Entre os governadores, as críticas não foram menos intensas. “Há um vazio de liderança para guiar o Brasil para fora da crise. Temos de construir uma solução”, queixou-se o governador de Alagoas, Renan Filho. “Precisamos de uma pauta para tirar o país e os estados dessa situação difícil. Precisamos evitar o efeito dominó”, afirmou o governador de Rondônia, Confúcio Moura, ao deixar o Palácio do Jaburu.

Gestos do PMDB empurram Dilma a sair da retranca

O governo entra assim em mais um lance do jogo político que permeia a crise. Cansado de ser coadjuvante e expressando um desejo latente de protagonismos em uma chapa presidencial em 2018, o PMDB – sob a liderança de Eduardo Cunha – alimentou um ímpeto golpista no primeiro semestre. Com Cunha nas cordas da Lava Jato, o ímpeto arrefeceu.
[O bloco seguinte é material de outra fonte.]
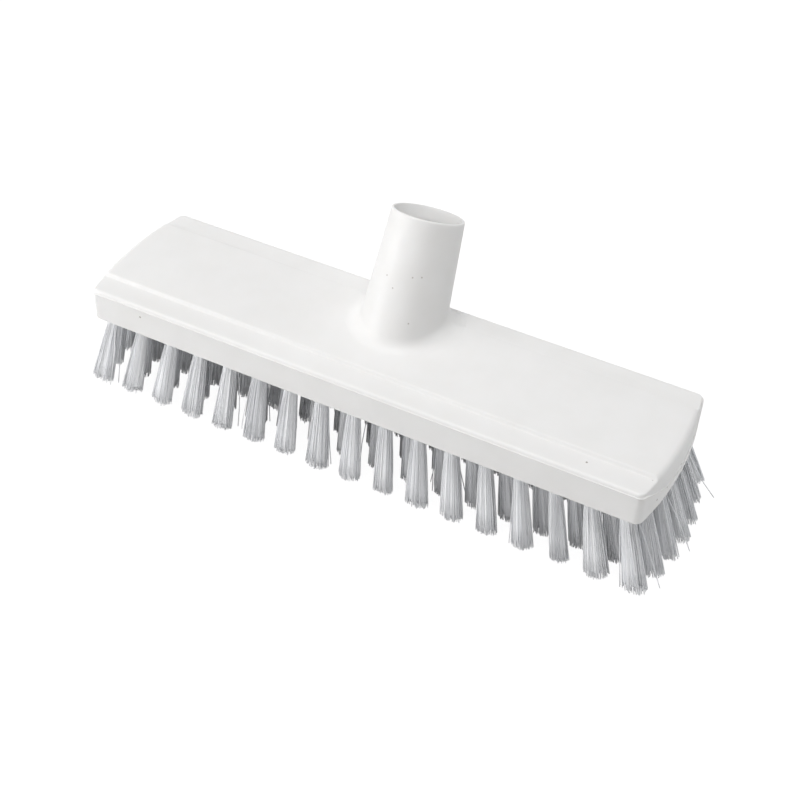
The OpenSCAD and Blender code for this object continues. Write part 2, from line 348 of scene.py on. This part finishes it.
# Rings of the rim's top edge. On a side the first SIDE_SHARE of them make the quarter circle;
# on an end the first DRAFT_SHARE climb its face, from DRAFT_START above the seam's line
EDGE_STEPS = 16
SIDE_SHARE = 0.62
DRAFT_SHARE = 0.25
DRAFT_START = 0.06

# Places along the block where the section is repeated, as shares of the half length, closer
# towards the ends, and places across it, closer at the panel's steps
END_STEPS = 1 - np.array([0, 0.004, 0.009, 0.015, 0.022, 0.032, 0.046])
HALF_X = np.concatenate([np.linspace(0, 0.93, 36), END_STEPS[::-1]])
ALONG = np.concatenate([-HALF_X[:0:-1], HALF_X])
HALF_Y = np.concatenate([np.linspace(0, 24.4, 11), np.linspace(24.9, 28.0, 22),
                         np.linspace(29.2, CORNER_Y, 7)])
ACROSS = np.concatenate([-HALF_Y[:0:-1], HALF_Y])
CORNER_STEPS = np.linspace(0, 1, 9)[1:-1]

# Beyond this far across, the places of an end's rim turn towards the corner
STRAIGHT_Y = 29.0

# A tuft hole has a small chamfer at its mouth and a larger one at its floor
HOLE_SIDES = 20
HOLE_RIM = 0.25
HOLE_CONE = 0.6
HOLE_PROFILE = ((HOLE_R + HOLE_RIM, 0), (HOLE_R, HOLE_RIM), (HOLE_R, 4),
                (HOLE_R, HOLE_DEEP - HOLE_CONE), (HOLE_R - HOLE_CONE, HOLE_DEEP), (0, HOLE_DEEP))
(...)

Nenhum jurista sério vê condições legítimas de sacar Dilma do Planalto.

A presidenta iniciou o segundo semestre em busca de pacificação com a base aliada e de aproximação com a base social. Fez alguns gols, mas a dimensão do aperto econômico não ajuda. Ao observar, na semana passada, a dificuldade de um mandatário se sustentar politicamente com taxa de popularidade em um dígito, Michel Temer não disse mais que o óbvio para, na sequência, se justificar mal interpretado e renovar juras de fidelidade.

Depois do jantar de ontem, o PMDB deu mostras de que, para o momento, sem abandonar de vez as alternativas de golpe paraguaio ainda ao alcance, o melhor é deixar que o governo se complique sozinho com suas decisões econômicas. Que a popularidade abaixo de um dígito seja eterna enquanto dure. E que ajuste fiscal no ibope dos outros é refresco.

Mais do que nunca, a bola está com Dilma. Na retranca, não vai reverter a crise de governabilidade, tampouco a de popularidade. A presidenta recebe mais sinais de que precisa mergulhar na política, liderar o resgate da agenda com que derrotou seus adversários e vislumbrar um horizonte mais próximo do crescimento, em meio ao nevoeiro recessivo do ajuste fiscal. Cair na tentação de mandar a conta do déficit para a classe média e os consumidores é tudo o que o PMDB, a oposição e o partido da mídia querem agora. Claro, o “mercado” também.